The error handler may modify the spilled register file in place and then returns either InstallContext or ForceUnwind. If it returns InstallContext then the switcher will re-derive a PCC from the compartment's PCC and the address in the spilled frame, install all other registers, and jump to this address. If it return ForceUnwind then the switcher will return to the previous compartment.

If a compartment has an error handler installed and calls a compartment that unwinds (either as the result of a fault that is not handled, or as a result of returning ForceUnwind from an error handler) then its error handler will also be invoked. This will provide the CHERI fault value for mcause (0x1c) and a zero value for mtval. This can be used to set global variables, or alter the return location when a called function is encountered.

If a compartment does not install an error handler then it cannot detect forced unwind events.

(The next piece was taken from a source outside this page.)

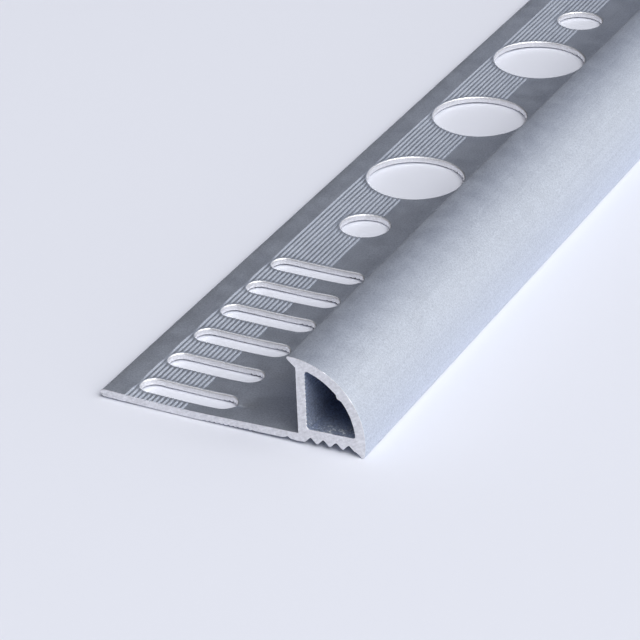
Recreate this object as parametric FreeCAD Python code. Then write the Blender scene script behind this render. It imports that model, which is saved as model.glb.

On any forced unwind, the return registers will be set to -1 and 0, respectively. This means that any function returning an integer or a capability will see an untagged value of -1 as the result in the caller. It is a good idea to avoid returning -1 to indicate success.

Limitations

The error handler runs on the compartment's stack and so cannot run if there is insufficient stack space. This means that it cannot handle out-of-stack conditions.

Security Considerations

Shared libraries can contain secrets in globals and avoid leaking them if they are careful not to leave copies of them on the stack or in registers. In the presence of error handling, they must also be careful to avoid storing them in registers during any operation that may trap (in particular, loads and stores should check that they have the required permissions first).

Compartment that can run out of stack space will unwind unconditionally. This means that any caller-controlled value that can influence stack depth in the callee can be used to force the callee to unwind without running any cleanup code. Note that the callee can still clean this up on the next entry, as long as it is tracked in globals.

Compartments that do not install error handlers cannot differentiate between a cross-compartment call returning -1 and returning as the result of a forced unwind. This is normally not a problem because few functions return -1 to indicate success.